■ Data provided:
━━━━━━

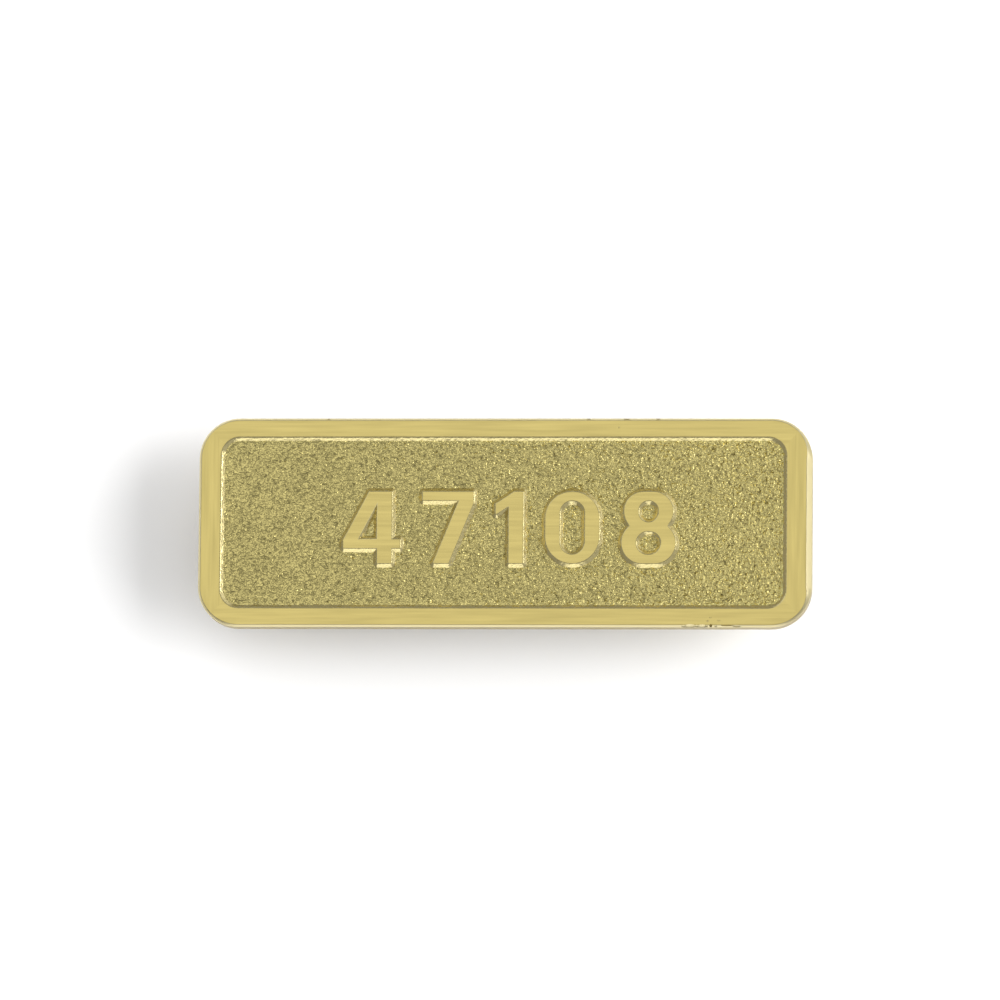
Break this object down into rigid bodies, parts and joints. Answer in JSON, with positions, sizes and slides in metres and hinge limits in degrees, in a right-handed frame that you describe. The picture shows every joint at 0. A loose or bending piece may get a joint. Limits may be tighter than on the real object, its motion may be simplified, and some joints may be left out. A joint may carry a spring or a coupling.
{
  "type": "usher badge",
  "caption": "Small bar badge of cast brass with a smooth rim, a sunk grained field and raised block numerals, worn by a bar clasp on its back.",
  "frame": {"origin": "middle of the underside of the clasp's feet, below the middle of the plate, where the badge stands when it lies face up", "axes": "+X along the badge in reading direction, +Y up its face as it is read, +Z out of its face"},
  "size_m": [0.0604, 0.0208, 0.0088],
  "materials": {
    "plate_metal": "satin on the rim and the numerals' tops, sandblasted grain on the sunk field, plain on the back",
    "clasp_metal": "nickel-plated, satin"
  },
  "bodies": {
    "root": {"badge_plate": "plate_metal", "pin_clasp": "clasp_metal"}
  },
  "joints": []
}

━━━━━━

■ Goal of the exercise: Return all the data above once more, precisely as given.

■ Finished answer:
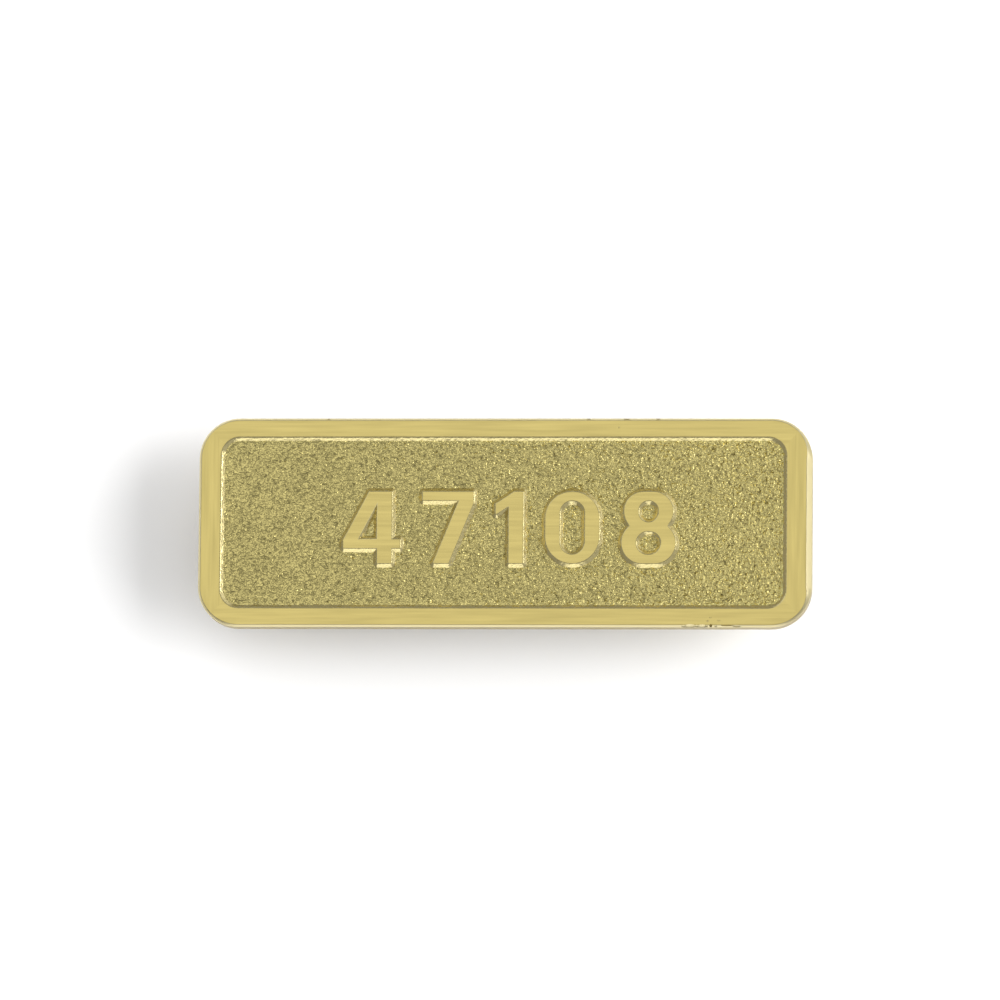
Break this object down into rigid bodies, parts and joints. Answer in JSON, with positions, sizes and slides in metres and hinge limits in degrees, in a right-handed frame that you describe. The picture shows every joint at 0. A loose or bending piece may get a joint. Limits may be tighter than on the real object, its motion may be simplified, and some joints may be left out. A joint may carry a spring or a coupling.
{
  "type": "usher badge",
  "caption": "Small bar badge of cast brass with a smooth rim, a sunk grained field and raised block numerals, worn by a bar clasp on its back.",
  "frame": {"origin": "middle of the underside of the clasp's feet, below the middle of the plate, where the badge stands when it lies face up", "axes": "+X along the badge in reading direction, +Y up its face as it is read, +Z out of its face"},
  "size_m": [0.0604, 0.0208, 0.0088],
  "materials": {
    "plate_metal": "satin on the rim and the numerals' tops, sandblasted grain on the sunk field, plain on the back",
    "clasp_metal": "nickel-plated, satin"
  },
  "bodies": {
    "root": {"badge_plate": "plate_metal", "pin_clasp": "clasp_metal"}
  },
  "joints": []
}